Adapting to the new normal in senior housing
The senior housing industry has changed dramatically in the past 18 months, with much of the change driven by COVID-19.
During this time, providers have learned to be fluid, responding to varying and constantly changing guidance from federal, state, and local public health departments. Technology took center stage as a means to keep residents safe, healthy, and engaged with each other, their loved ones, and staff.
Additionally, frontline workers rose to the challenge in this daunting environment and were recognized with enhanced pay and benefits. Sales and marketing teams adapted to community restrictions on non-essential personnel and adopted virtual tours and sales strategies to continue courting prospective residents.
As the number of new COVID cases moves up and down, it’s becoming clear that there will be no return to a “pre-pandemic” normal. Providers face the work of rebuilding occupancy while also ensuring that residents, prospects, and their loved ones know that senior housing remains a safe and healthy environment.

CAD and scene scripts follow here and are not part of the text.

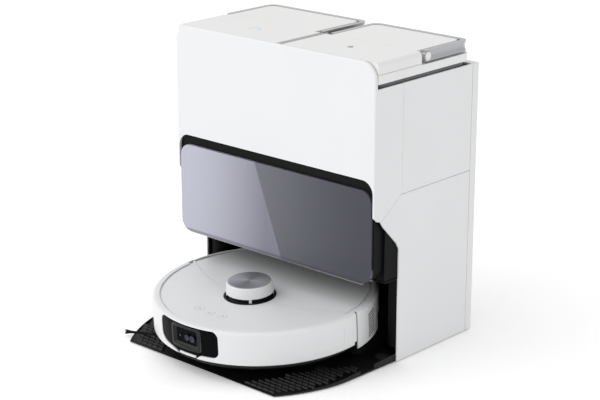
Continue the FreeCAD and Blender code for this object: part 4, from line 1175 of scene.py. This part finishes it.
# %% Rear wall with its slanted vents
VENT_ANGLE, VENT_SLANT = 109.5, math.radians(9)
VENTS, FIRST_VENT_Z, VENT_STEP = 8, 27.5, 5
rear = lathe("white_rear_wall", wall_profile(18.4, 168.2), 169.6, 95.2, fine=1)
vents = []
for side in (-1, 1):
    for index in range(VENTS):
        slot = block("vent_slot", (-12, -12.5, -1.15), (12, 12.5, 1.15))
        round_edges(slot, 1.1, along("X"), 4)
        spot = (*polar((0, 0), RADIUS, VENT_ANGLE), FIRST_VENT_Z + index * VENT_STEP)
        slot.data.transform(
            Matrix.Translation(spot) @ Matrix.Rotation(math.radians(VENT_ANGLE - 90), 4, "Z")
            @ Matrix.Rotation(VENT_SLANT, 4, "X"))
        if side < 0:
            flip_sides(slot)
        vents.append(slot)
carve(rear, *vents)
print("rear wall with", len(vents), "slots")

# %% Dark gloss filling set into the slots, just under the wall's face
slot_filler = merge(*[lathe("vent_screen", corners(170.4, 174.6, 23, 70), 18, side * VENT_ANGLE - 9)
                 for side in (-1, 1)])
carve(slot_filler, twin(rear))
soften(rear, 0.3, 2, 38)
fit(rear, ROBOT, "robot", white_robot, ["rear_shell"], 30)
fit(slot_filler, ROBOT, "robot", black_gloss)

# %% [markdown]
# ## Camera window
# A gloss black skin fills the opening. In its middle stands a framed block with a
# bevelled mouth, and behind the mouth two lenses sit side by side in the right half.
# The skin is a turned band kept only where the opening's outline lies, so both share
# one outline with a hair of clearance.

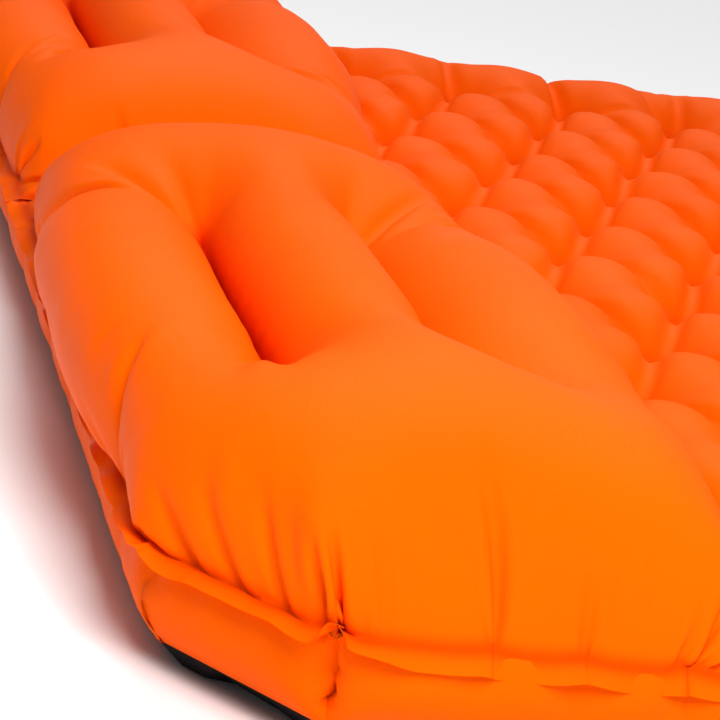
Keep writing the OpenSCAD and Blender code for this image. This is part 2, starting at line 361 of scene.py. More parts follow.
# the sides of the pillow, from the cut-off corner round past the near side: the pinches, the
# width of the flange, and how far the flange droops, as (fraction of the side, degrees)
LEVEL = [(0.0, 0), (1.0, 0)]
SIDES = [
    dict(
        pinches=[(0.0, 3, 0.006), (0.25, 1, 0.0015), (0.5, 1, 0.0015)]
        + [(0.75, 1, 0.0015), (1.0, 7, 0.008)],
        flange=FLANGE,
        droops=[(0.0, 0), (0.2, 22), (0.6, 18), (0.88, 5), (1.0, -45)],
    ),
    dict(
        pinches=[(0.0, 7, 0.008), (0.37, 2, 0.002), (0.60, 1, 0.002), (0.86, 5, 0.004)],
        flange=FLANGE,
        droops=[(0.0, -45), (0.12, 10), (0.25, 60), (0.37, 44), (0.47, 72)]
        + [(0.60, 48), (0.72, 70), (0.86, 50), (1.0, 70)],
    ),
    dict(
        pinches=[(0.3, 1, 0.005), (0.8, 1, 0.005)],
        flange=HIDDEN_FLANGE,
        droops=LEVEL,
    ),
    dict(
        pinches=[(0.2, 1, 0.005), (0.5, 1, 0.005), (0.8, 1, 0.005)],
        flange=HIDDEN_FLANGE,
        droops=LEVEL,
    ),
    dict(
        pinches=[(0.3, 1, 0.005), (0.7, 1, 0.005)],
        flange=HIDDEN_FLANGE,
        droops=LEVEL,
    ),
    dict(
        pinches=[(0.3, 1, 0.005), (0.7, 1, 0.005)],
        flange=HIDDEN_FLANGE,
        droops=LEVEL,
    ),
    dict(
        pinches=[(0.25, 1, 0.004), (0.65, 1, 0.004)],
        flange=FLANGE,
        droops=[(0.0, 30), (0.5, 45), (1.0, 30)],
    ),
    dict(
        pinches=[(0.06, 2, 0.006), (0.42, 3, 0.008)],
        flange=FLANGE,
        droops=[(0.0, 20), (0.2, 45), (0.42, 15), (0.7, 50), (1.0, 40)],
    ),
    dict(
        pinches=[(0.5, 1, 0.003)],
        flange=FLANGE,
        droops=[(0.0, 40), (0.6, 30), (1.0, 0)],
    ),
]


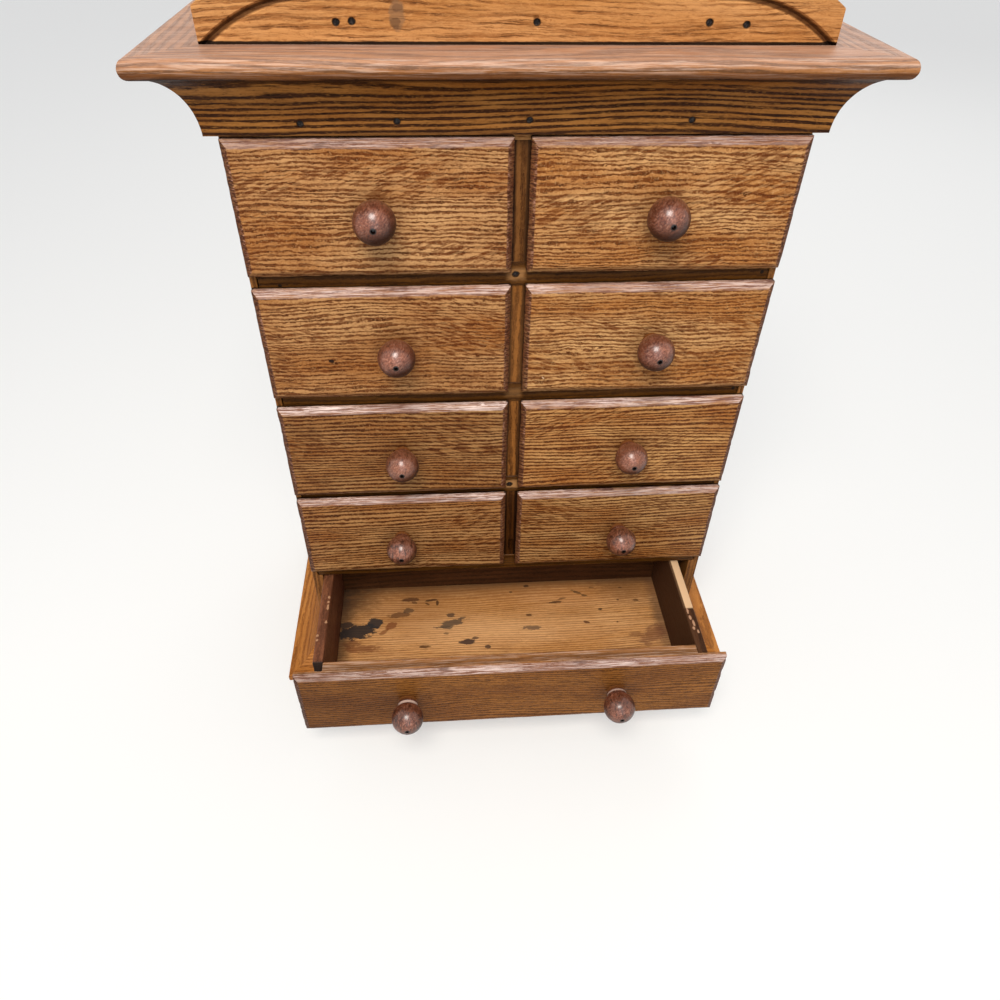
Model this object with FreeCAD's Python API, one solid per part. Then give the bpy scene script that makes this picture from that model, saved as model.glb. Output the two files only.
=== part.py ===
"""Small oak spice chest: eight small drawers over one full-width drawer.

All sizes are in millimetres.  +X is to the right, +Y runs from the drawer fronts
to the back, +Z is up.  The origin is on the floor, under the middle of the whole chest
with its bottom drawer drawn out as in the rest pose.
"""
import math
import os

import FreeCAD
import Part

# Case
CASE_WIDTH = 271.0
CASE_DEPTH = 128.0
SIDE_THICKNESS = 7.0
DADO_DEPTH = 3.5
SHELF_THICKNESS = 13.0
SHELF_END_GAP = 0.8
PANEL_THICKNESS = 8.0
FLOOR_THICKNESS = 12.0
BACK_THICKNESS = 6.0
BACK_RABBET = 3.5
BACK_BOTTOM = 6.0
DIVIDER_THICKNESS = 9.0
DIVIDER_SETBACK = 0.6
TOP_ABOVE_CROWN = 11.8

# Broken hollow in the divider's front edge
CHIP_MIDDLE = 0.7
CHIP_HALF_WIDTH = 1.6
CHIP_HEIGHT = 8.5
CHIP_DEPTH = 5.0
CHIP_ABOVE_SHELF = 5.0

# Crest board
CREST_THICKNESS = 9.0
CREST_FOOT_LAP = 2.4
CREST_ABOVE_TOP = 18.0
CREST_SHOULDER = 50.5
CREST_END_RADIUS = 88.0
CREST_RISE = 1.6
GROOVE_INSET = 12.4
GROOVE_WIDTH = 3.6
GROOVE_DEPTH = 2.0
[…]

With occupancy recovering from record low levels during the pandemic, and with recruiting and retention challenges rising, operators will be well served to consider a few recommendations for adapting to the “new” senior housing landscape ahead.
Rebuilding trust in the market
Although vaccines have proven their efficacy, concerns persist about the safety of senior housing. This is due in part to reports of COVID-19 outbreaks during the pandemic’s early weeks in which senior housing facilities were often conflated with nursing homes.
Providers quickly learned that full transparency was the best way to keep residents, prospects, and their families engaged and informed of the success of, and changes to, each community’s pandemic response.
Providers should share the health and safety strategies they have implemented within their facilities. Websites and marketing materials should be updated as often as possible, to make sure all visitors are appropriately educated on visitation policies and have the most up-to-date information. Providers also should share their success stories from the pandemic, such as infection and vaccination rates among residents and staff. All of these contribute to provider transparency.
Fostering a safe and healthy environment
Guidance from federal, state, and local public health departments on keeping senior housing communities safe from COVID-19 varied greatly. This forced providers to stay on top of what was a constantly fluid situation.
The pandemic also forced providers to take a hard look at existing policies and procedures for their facilities and campuses. This must continue. Consistent with maintaining transparency, providers need to outline updates to their safety protocols, such as revised visitation procedures, regular temperature checks, and testing protocols. This extends to vendors and contractors entering a building as well.
Enhancing the resident living experience
Senior care providers embraced technology during COVID-19 as a way to keep residents engaged with each other, their families, and staff during long stretches when they were quarantined in their apartments.
Moreover, many amenities such as dining rooms, fitness centers, and common areas were shut down completely for over a year, due to concerns of virus transmission.
While the pandemic persists, providers must use this as an opportunity to consider evolving the amenities within their buildings, adapt the best practices implemented during the pandemic, and institute programming that emphasizes health and wellness—such as walking programs—to keep the minds and bodies of residents active to prepare for the next extreme event.
In addition, remote monitoring services and telehealth platforms must become standard. These platforms allow primary care providers, specialists, and other clinicians to stay abreast of any changes to patients’ conditions without requiring an in-person visit, and align clinicians and caregivers within a community on a resident’s health.
Retaining staff and investing in growth
Even before COVID-19, the senior care industry struggled to recruit new talent, and retain seasoned professionals. The pandemic exacerbated the situation. Many providers turned to enhanced pay and benefits as an incentive.
COVID-19 should serve as a wake-up call for providers to take recruitment and retention seriously. To improve the ongoing workforce pressures, a commitment to transparency must extend to the workforce as well. Community leadership must use the present as an opportunity to gauge frontline workers on a range of issues, from job satisfaction to future career tracks, and show staff that leaders are committed to helping them achieve their career objectives any way they can.
Community leaders must also prioritize the health and wellbeing of their staffs. The past 18 months have been a crucible for frontline workers. Their needs must take priority, and that entails keeping them engaged and ensuring that they know they are valued contributors to the success of a community.